In 1976 Canada was one of the worst three OECD countries for per capita carbon dioxide emissions. According to data from the International Energy Association, on average, each Canadian produced nearly 17 tonnes of CO2 in that year. Only citizens of the US and Luxembourg emitted more.
Since then, we have learned a great deal about climate change, and the risks associated with even a two degree increase in global temperatures – rising sea levels, extreme weather events, change in rainfall patterns and all the risks to human life, settlements, infrastructure, hydro power, crop yields, etc. To illustrate what these risks could mean here, there are now maps showing that Richmond and Delta will be underwater if climate change results in a six meter rise in sea levels, along with one third of New Westminster. There will also be serious flooding in Port Coquitlam, Surrey and Pitt Meadows. (In the spirit of full disclosure, this will include my little farm at the confluence of the Pitt and Fraser Rivers!)
This knowledge has not caused us to change our energy consumption. Canadians have failed to reduce our carbon dioxide emissions in over three decades. As the 2008 recession began, average emissions remained 17 tonnes per person. They have only dipped slightly since then because of the reduction in economic growth. Not only do we remain among the worst fossil fuel dinosaurs internationally, the citizens of countries that already had smaller environmental footprints than we did in the 1970s have shrunk their footprints still further.
So it turns out that Canadians don’t just rank poorly by international standards on family policy, as I have discussed in previous columns. We also rank very poorly in terms of our environmental record. Multiple earths would be required if all global citizens were to consume resources at the same rate as Canadians.
I don’t think this is a coincidence. Our poor showing on both fronts originates from a common cultural malaise in Canada – our public tendency to discount the future in favour of the present.
Although there is no doubt Canadians privately love their children and grandchildren, macro data about our public decisions make it very hard to deny that Canadians who became adults in the 1970s now approach retirement leaving larger fiscal and environmental debts than they inherited. Yet little of their public consumption went to future-oriented investments in family policy, or policy to encourage sustainable development.
As a result, the generation of Canadians in their prime child rearing years inherits a very tough task. Given that Canadians have not reduced emissions over decades, the need for change is now far more immediate. Canadians under 45 must meet this challenge as they simultaneously struggle with time and income squeezes. Young people’s household incomes are stagnant compared to the 1970s even though dual-earner households have become the norm. And they enjoy less disposable income because of higher housing prices and child care services that absorb the equivalent of a second mortgage.

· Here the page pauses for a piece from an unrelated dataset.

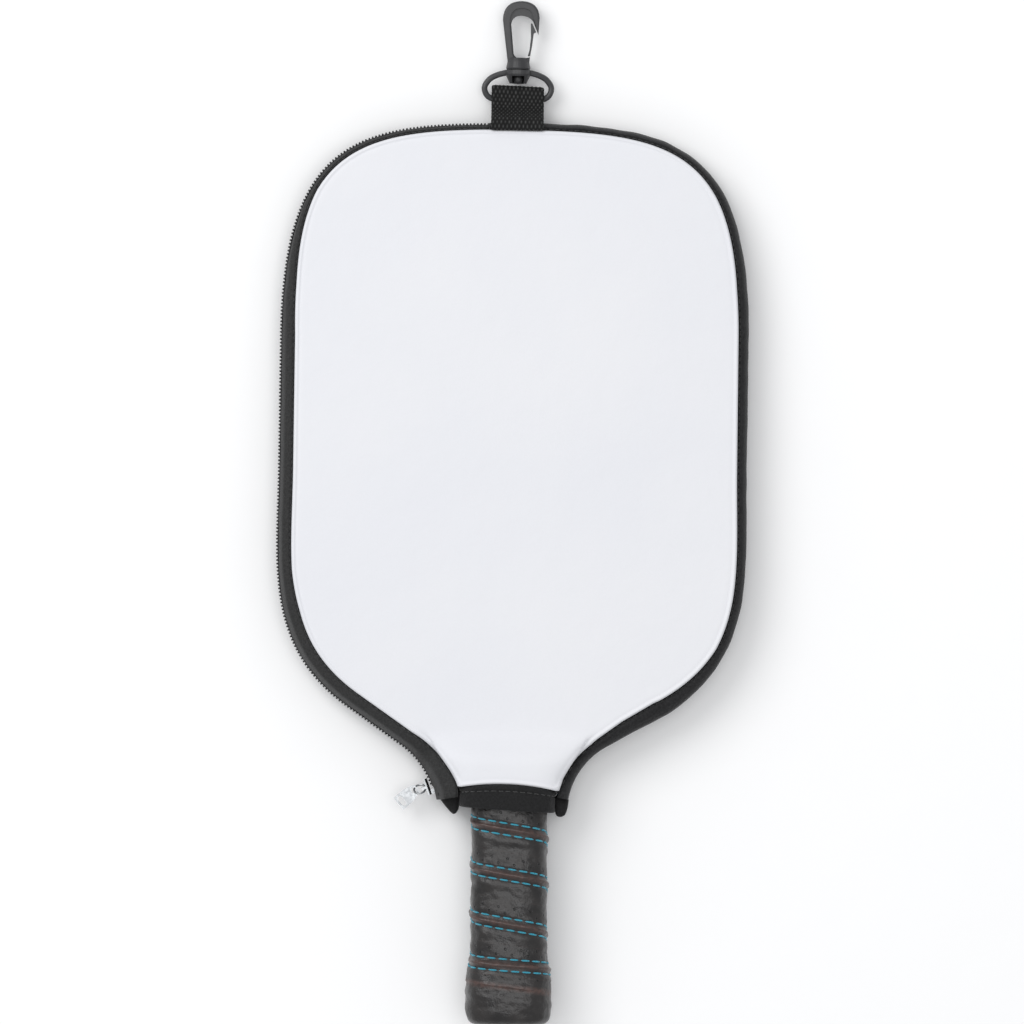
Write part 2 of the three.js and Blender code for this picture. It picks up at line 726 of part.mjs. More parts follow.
// The hollow on each face of the hook's head, between the rounded band and the opening.
function headRecess(bottom, top) {
  const shape = new THREE.Shape();
  shape.moveTo(-4.3, 225);
  shape.quadraticCurveTo(-4.2, 231.9, 1.1, 232);
  shape.quadraticCurveTo(6.2, 231.9, 6.7, 227.6);
  shape.lineTo(6.1, 225.4);
  shape.quadraticCurveTo(4.6, 227.8, 0.9, 227.8);
  shape.quadraticCurveTo(-2.6, 227.7, -3, 224.6);
  return plate(shape.getPoints(8), bottom, top);
}

function hookBody() {
  const barrelProfile = [[0, 203.7], [5.3, 203.7], [5.6, 204.4], [5, 207.4], [4.4, 209], [0, 209]];
  const barrel = new THREE.LatheGeometry(barrelProfile.map(([r, y]) => new THREE.Vector2(r, y)), 28);
  const post = rod(1.6, 199.4, 204);
  const ball = new THREE.SphereGeometry(2.2, 16, 10).translate(0, 199.2, 0);
  return join(hookFrame(), barrel, post, ball);
}

// The springy leaf that closes the hook, with its slanted tip inside the nose.
function hookGate() {
  const shape = new THREE.Shape();
  shape.moveTo(4.3, 209.9);
  shape.lineTo(5.4, 210);
  shape.lineTo(6.2, 214.5);
  shape.lineTo(6.9, 220.4);
  shape.lineTo(8, 221);
  shape.lineTo(6.2, 224.9);
  shape.lineTo(5.5, 224.9);
  shape.lineTo(5.6, 218.4);
  shape.lineTo(5.1, 213);
  const depth = HOOK_THICKNESS - 0.8;
  const geometry = new THREE.ExtrudeGeometry(shape, { depth, bevelEnabled: false });
  return geometry.translate(0, 0, -depth / 2);
}

function addHook() {
  addMesh(paddleCase, 'webbing_loop', webbingLoop(), 'webbing');
  const hook = new THREE.Group();
  hook.position.z = HOOK_Z;
  paddleCase.add(hook);
  addMesh(hook, 'swivel_ring', swivelRing(), 'hookPlastic');
  addMesh(hook, 'snap_hook', hookBody(), 'hookPlastic');
  addMesh(hook, 'hook_gate', hookGate(), 'hookPlastic');
}

// ---------------------------------------------------------------------------------------
// Paddle, in its own frame: the middle of its thickness is Z = 0
// ---------------------------------------------------------------------------------------

// Half of the paddle head's outline, from the top to the throat.
function paddleHalf() {
  const half = 99.5;
  const top = 171.2;
  const path = new THREE.Path();
  path.moveTo(0, top);
  path.bezierCurveTo(62, top, half, 166, half, 80);
  path.lineTo(half, 15);
  path.bezierCurveTo(half, -48, 88, -66, 64, -82);
  path.quadraticCurveTo(44, -95, 15, -101);
  return path;
}

const PADDLE_STEPS = 36;

// A point of the right half of the paddle's outline, moved inwards.
function paddlePoint(outline, step, inset) {
  const t = step / PADDLE_STEPS;
  const point = outline.getPointAt(t);
  const tangent = outline.getTangentAt(t);
  return new THREE.Vector2(point.x + inset * tangent.y, point.y - inset * tangent.x);
}

function paddleOutline(inset) {
  const outline = paddleHalf();
  const right = [];
  for (let i = 0; i <= PADDLE_STEPS; i += 1) {
    right.push(paddlePoint(outline, i, inset));
  }
  const left = right.map((point) => new THREE.Vector2(-point.x, point.y)).reverse();
  return [...right, ...left.slice(0, -1)];
}

// The bumper strip round the head's edge, open at the throat.
function edgeGuard() {
  const half = PADDLE_THICKNESS / 2;
  const outline = paddleHalf();
  const sides = { left: [], right: [] };
  for (let i = 0; i <= PADDLE_STEPS - 3; i += 1) {
    const outer = paddlePoint(outline, i, 0);
    const inner = paddlePoint(outline, i, GUARD_WIDTH);
    const corners = [[outer, half], [outer, -half], [inner, -half], [inner, half]];
    for (const [side, sign] of [['left', -1], ['right', 1]]) {
      sides[side].push(corners.map(([spot, z]) => new THREE.Vector3(sign * spot.x, spot.y, z)));
    }
  }
  return loft([...sides.left.reverse(), ...sides.right.slice(1)], SQUARE);
}

const GRIP_SEGMENTS = 32;

// Rounded rectangles round the handle, from [y, half width, half height] stations.
function gripLoops(stations, inset) {
  return stations.map(([y, halfWidth, halfHeight]) => (
    Array.from({ length: GRIP_SEGMENTS }, (_, i) => {
      const angle = (i / GRIP_SEGMENTS) * 2 * Math.PI;
      const { x, z } = superellipse(angle, halfWidth - inset, halfHeight - inset, GRIP_POWER);
      return new THREE.Vector3(x, y, z);
    })));
}

function sleeve(stations, wall) {
  return loft([...gripLoops(stations, 0), ...gripLoops(stations, wall).reverse()]);
}

function roundedBar(stations) {
  const loops = gripLoops(stations, 0);
  return loft(loops, loops[0].map((point) => new THREE.Vector2(point.x, point.z)));
}

function addPaddle() {
  const paddle = new THREE.Group();
  paddle.position.set(0, PADDLE_PIVOT_Y, PADDLE_PIVOT_Z);
  paddle.rotation.set(-PADDLE_TILT, 0, PADDLE_YAW);
  const inPlace = new THREE.Group();
  inPlace.position.y = -PADDLE_PIVOT_Y;
  paddle.add(inPlace);
  paddleCase.add(paddle);

  const half = PADDLE_THICKNESS / 2;
  const inside = paddleOutline(GUARD_WIDTH + GAP);
  const coreHalf = half - FACE_THICKNESS - GAP;
  addMesh(inPlace, 'paddle_core', plate(inside, -coreHalf, coreHalf), 'honeycomb');
  addMesh(inPlace, 'paddle_front_face', plate(inside, half - FACE_THICKNESS, half), 'carbonFace');
  addMesh(inPlace, 'paddle_back_face', plate(inside, -half, FACE_THICKNESS - half), 'carbonFace');
  addMesh(inPlace, 'edge_guard', edgeGuard(), 'edgeRubber');

  const tangStart = -101;
  const tangEnd = BUTT_Y + 9;
  const tang = box(-12.5, 12.5, tangEnd, tangStart, -coreHalf, coreHalf);
  addMesh(inPlace, 'handle_tang', tang, 'honeycomb');
  for (const [name, sign] of [['front', 1], ['back', -1]]) {
    const pallet = box(-10.6, 10.6, tangEnd, GRIP_START_Y + 2, coreHalf + GAP, 9.8);
    addMesh(inPlace, `handle_${name}_pallet`, sign === 1 ? pallet : pallet.rotateY(Math.PI), 'foam');
  }
  const collarEnds = [[GRIP_START_Y + 2.8, 16.6, 13], [GRIP_START_Y + GAP, 16.6, 13]];
  addMesh(inPlace, 'grip_collar', sleeve(collarEnds, 1.6), 'edgeRubber');
  const grip = [
    [GRIP_START_Y, 17.1, 13.5], [-150, 17.2, 13.6], [-200, 17.4, 13.8], [-209, 18.6, 14.4], [-216, 19.4, 15.2],
    [-228, 19.5, 15.4],
  ];
  addMesh(inPlace, 'grip_wrap', sleeve(grip, GRIP_WALL), 'gripLeather');
  const butt = [[-228.3, 19.4, 15.3], [-232, 19.2, 15], [-234.2, 17.6, 13.4], [BUTT_Y, 14.6, 10.4]];
  addMesh(inPlace, 'butt_cap', roundedBar(butt), 'gripLeather');
}

addPanels();
addWalls();
addNeck();
addSlider();
addHook();
addPaddle();

export default paddleCase;
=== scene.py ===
"""Zipped neoprene paddle case, lying on its back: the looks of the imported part.

Shapes are worked out in millimetres and put in the scene in metres. The case's outline and
heights repeat the formulas of the CAD part.
"""

import math

import bmesh
import bpy
import numpy as np
from mathutils import Matrix, Vector, noise
from mathutils.geometry import delaunay_2d_cdt


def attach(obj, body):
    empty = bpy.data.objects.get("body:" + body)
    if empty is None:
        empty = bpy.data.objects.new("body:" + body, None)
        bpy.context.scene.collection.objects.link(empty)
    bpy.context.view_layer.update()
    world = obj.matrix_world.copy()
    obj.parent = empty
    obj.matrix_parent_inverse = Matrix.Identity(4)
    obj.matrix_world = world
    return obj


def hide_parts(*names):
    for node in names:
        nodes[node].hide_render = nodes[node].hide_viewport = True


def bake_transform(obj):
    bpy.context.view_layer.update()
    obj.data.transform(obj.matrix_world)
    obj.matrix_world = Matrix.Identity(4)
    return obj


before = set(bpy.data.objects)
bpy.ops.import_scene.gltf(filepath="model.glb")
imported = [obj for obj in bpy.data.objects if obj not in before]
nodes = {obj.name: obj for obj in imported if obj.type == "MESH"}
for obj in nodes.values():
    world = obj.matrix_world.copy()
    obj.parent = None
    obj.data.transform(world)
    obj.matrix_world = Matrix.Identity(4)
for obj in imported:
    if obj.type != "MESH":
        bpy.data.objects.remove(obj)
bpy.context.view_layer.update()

MM = 0.001

# ---------------------------------------------------------------------------------------
# Case outline and heights, as in the CAD part
# ---------------------------------------------------------------------------------------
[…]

All the while, Baby Boomers are about to retire with higher incomes than retirees in the past, more wealth in housing, and a longer period of retirement. Yes, they must stretch their pension and savings over this period, which will no doubt be a challenge for some. But for many retirees longer retirements also mean more travel – and the expanding environmental footprint that accompanies so much vacationing.

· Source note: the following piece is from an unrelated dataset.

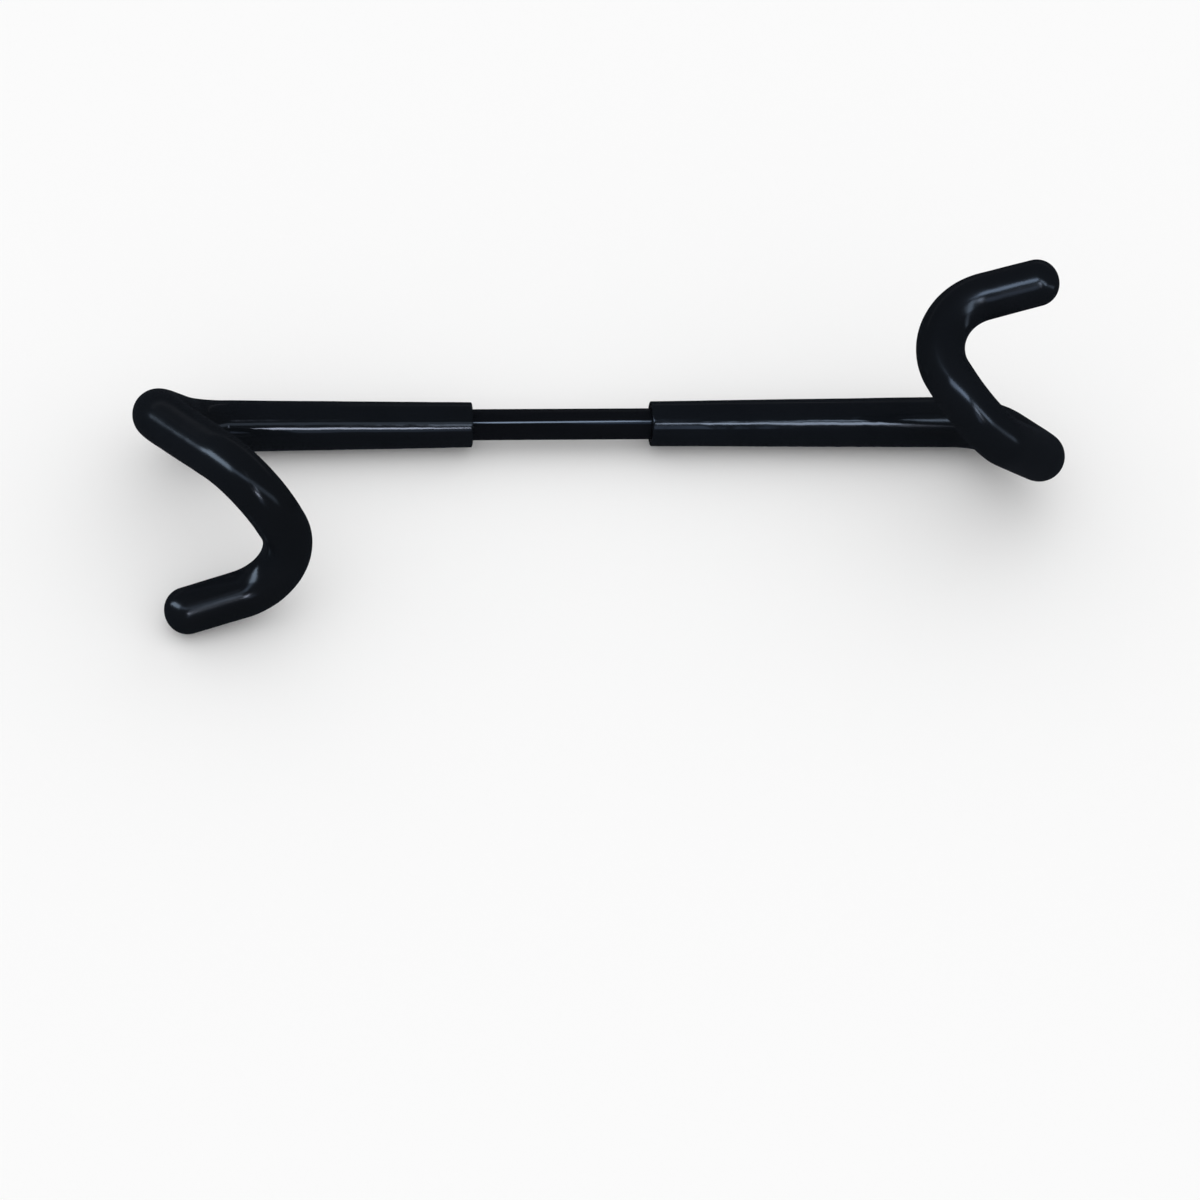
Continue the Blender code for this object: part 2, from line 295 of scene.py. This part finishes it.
def roundEdges(bm, width, segments=2, sharpDegrees=40):
    # Break the sharp edges, as a mould or a file does
    sharp = [edge for edge in bm.edges
             if len(edge.link_faces) == 2 and edge.calc_face_angle() > math.radians(sharpDegrees)]
    bmesh.ops.bevel(
        bm, geom=sharp, offset=width, offset_type="OFFSET", segments=segments, profile=0.5,
        affect="EDGES", clamp_overlap=True, material=-1)


def turnedPart(outline, sides, place, broken=0.15 * mm):
    # Spin a closed outline of (distance along, radius) points round the place's Z
    bm = bmesh.new()
    verts = [bm.verts.new((radius, 0, along)) for along, radius in outline]
    edges = [bm.edges.new(pair) for pair in zip(verts, verts[1:] + verts[:1])]
    bmesh.ops.spin(
        bm, geom=verts + edges, cent=(0, 0, 0), axis=(0, 0, 1), angle=math.tau, steps=sides, use_merge=True)
    bmesh.ops.remove_doubles(bm, verts=bm.verts, dist=0.01 * mm)
    loose = [edge for edge in bm.edges if not edge.link_faces]
    bmesh.ops.delete(bm, geom=loose, context="EDGES")
    bmesh.ops.recalc_face_normals(bm, faces=bm.faces)
    if broken:
        roundEdges(bm, broken)
    layer = bm.verts.layers.float_vector.new("alongTube")
    for vert in bm.verts:
        vert[layer] = vert.co.copy()
    bmesh.ops.transform(bm, verts=bm.verts, matrix=place)
    return bm


def ringOutline(left, right, outer, bore):
    # The section of a plain ring or tube
    return [(left, bore), (right, bore), (right, outer), (left, outer)]


def crossPin(radius, low, high, x, broken):
    # A round pin across the bar, along Y, with broken ends
    bm = bmesh.new()
    place = onAxis @ Matrix.Translation((x, (low + high) / 2, 0)) @ Matrix.Rotation(quarterTurn, 4, "X")
    bmesh.ops.create_cone(
        bm, cap_ends=True, segments=48, radius1=radius, radius2=radius, depth=high - low, matrix=place)
    if broken:
        roundEdges(bm, broken)
    return bm


def drill(item, radius, low, high, x):
    # Cut a cross hole through a finished piece and keep the cut mesh
    cutterMesh = bpy.data.meshes.new("drill")
    bm = crossPin(radius, low, high, x, 0)
    bm.to_mesh(cutterMesh)
    bm.free()
    cutter = bpy.data.objects.new("drill", cutterMesh)
    bpy.context.scene.collection.objects.link(cutter)
    cut = item.modifiers.new("drill", "BOOLEAN")
    cut.operation = "DIFFERENCE"
    cut.object = cutter
    bpy.context.view_layer.update()
    ready = item.evaluated_get(bpy.context.evaluated_depsgraph_get())
    drilled = bpy.data.meshes.new_from_object(ready)
    item.modifiers.clear()
    item.data = drilled
    bpy.data.objects.remove(cutter)


def bentWire(name, points, radius, resolution):
    # A wire along the points, as a bmesh
    curve = bpy.data.curves.new(name, "CURVE")
    curve.dimensions = "3D"
    curve.bevel_depth = radius
    curve.bevel_resolution = resolution
    curve.use_fill_caps = True
    spline = curve.splines.new("POLY")
    spline.points.add(len(points) - 1)
    for slot, point in zip(spline.points, points):
        slot.co = (*(axisPoint + point), 1.0)
    line = bpy.data.objects.new(name + "_line", curve)
    bpy.context.scene.collection.objects.link(line)
    bpy.context.view_layer.update()
    ready = line.evaluated_get(bpy.context.evaluated_depsgraph_get())
    mesh = bpy.data.meshes.new_from_object(ready)
    bm = bmesh.new()
    bm.from_mesh(mesh)
    bmesh.ops.remove_doubles(bm, verts=bm.verts, dist=0.001 * mm)
    bmesh.ops.recalc_face_normals(bm, faces=bm.faces)
    bpy.data.objects.remove(line)
    return bm


def arc(center, radius, start, end, steps, across):
    # Points of an arc round center; across is the axis it shares a plane with X
    turns = [math.radians(start + (end - start) * i / steps) for i in range(steps + 1)]
    return [center + Vector((math.cos(a), 0, 0)) * radius + across * (math.sin(a) * radius)
            for a in turns]


# The bent steel tube, the same for both hooks
hook = {
    "die": 29 * mm,           # bend radius, to the tube's middle
    # each bend: fed before it in mm, turn of the tube in degrees, bend in degrees
    "bends": ((0, 0, 65), (16, -32, 66.5), (43.5, -24.5, 93), (6, -67, 105)),
    "tip": 26.2 * mm,         # left straight at the tip
    "bendStart": 187 * mm,    # from the bar's middle
    "tubeRadius": 10 * mm,
    "tubeBore": 9 * mm,
    "tubeSides": 48,
    "step": 3 * mm,           # between the rings of the mesh
    "leftTurn": 30.4,         # how far each hook is turned about the bar, in degrees
    "rightTurn": 65.0,
}

# The vinyl dip over it. It is thickest at the first bend, where the dip gathers.
skin = {
    "mouth": 11.6 * mm, "bend": 13.2 * mm, "tip": 11.7 * mm,   # outer radius along the hook
    "bore": 10.3 * mm,
    "lip": 1.5 * mm,          # how far the skin stands past the tube's end
    "outerRound": 0.55 * mm, "outerSteps": 6,
    "innerRound": 0.35 * mm, "innerSteps": 4,
    "endFlow": 2.15,          # 2 would be a half ball; more starts the round end more gently
    "endSteps": 18, "boreEndSteps": 8,
    "step": 1.2 * mm,
    "sides": 72,
    "slowSwell": 0.10 * mm, "slowSize": 22 * mm,
    "fineSwell": 0.035 * mm, "fineSize": 6 * mm,
    "swellFade": 20 * mm,     # the swell grows from nothing over this run from the mouth
    "leftSeed": 3.1, "rightSeed": 7.7,   # so that the two dips don't swell alike
    "sharpDegrees": 60,
}

# The domed plug in the tube's tip, which keeps the dip out
plug = {
    "stem": 8.5 * mm, "depth": 8 * mm,
    "headInset": 0.1 * mm,    # the head is this much smaller than the tube
    "gap": 0.3 * mm,
    "headSteps": 12, "sides": 48,
}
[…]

Given the intergenerational breach implied by climate change, I decided to interview a Canadian who has been thinking about this issue far longer than most – Dr. David Suzuki. The fact that Boomers retire leaving a larger environmental debt than they inherited cannot be denied, he indicates. “All you have to do is follow the curves of amount of pesticides used annually, number of species going extinct, number of watersheds polluted or ecosystems logged or developed and you can see that the ecological debt is obviously worse now than it was 30 years ago.”
Lamenting our country’s slow pace of adaptation to climate change, Suzuki has invoked the concept of “intergenerational crime.” Why? Because failure to respond to the compelling science that shows global climate change poses a serious threat to human survival for the coming generations, in his view, legally constitutes either “criminal negligence” or “willful blindness.”
The legal veracity of this concept is not my interest. But we would do well to heed Dr. Suzuki’s insight that one generation can harm another simply by maintaining the status quo instead of adapting policy to a deteriorating environment. This is now the legacy with which Baby Boomers in Canada must grapple as a generation.
My hope is that generations following the Boomers will not repeat their intergenerational oversight. But this hope may be misplaced, because younger generations don’t show many signs of diverging significantly from the patterns established by older role models. Nor do we show much appetite to use our political voices effectively to push for change. I’ve lamented in the past that Generation X seems more concerned with who is being voted off some island on TV than who is voted into our legislatures. But since global climate change threatens to swamp islands, perhaps I shouldn’t be so quick to judge those who focus on island shenanigans!
As we search for solutions amid turbid intergenerational waters, tried and true Canadian family values provide a beacon by which to navigate. Family values remind us that much of our wealth is not found in material goods, but in relationships, and the time we spend with them. I have therefore recommended in previous columns a New Deal for Families that would support Canadians to spend more time together, and potentially less on stuff.
Such a policy shift also has important ecological implications, inviting us to revisit our way of living on the planet. A growing environmental literature suggests that reducing Canada’s total greenhouse gas emissions will entail a significant redistribution in how we use our time. The unemployed and working poor clearly need additional labour market opportunities, but the majority of Canadians work hundreds more hours per year than the typical German, Dutch and Norwegian employee. When this is done primarily for consumption purposes – say to buy the next Ipad, outfit or holiday – Canada’s tradition of family values serves as a reminder that a simpler life may be the richer one. Many of us, men as much as women (and myself included) therefore have good reason to pursue a better balance between paid work and a variety of important unpaid activities. These include child care, elder care, and engagement in local activities, etc. that are essential to building a healthy, thriving and ecologically sustainable democracy and economy.
Now that we have rescinded our commitments under Kyoto, Canadians must contemplate more than ever whether our country still works for all generations. Recommitting to this national aspiration will require that we finally innovate with green family policy – policy that adapts to the time, income and service squeeze that constrains Canadians under 45; and policy that adapts to the ecological squeeze we face because Canadians have chosen not to reduce our per capita carbon footprint for more than three decades.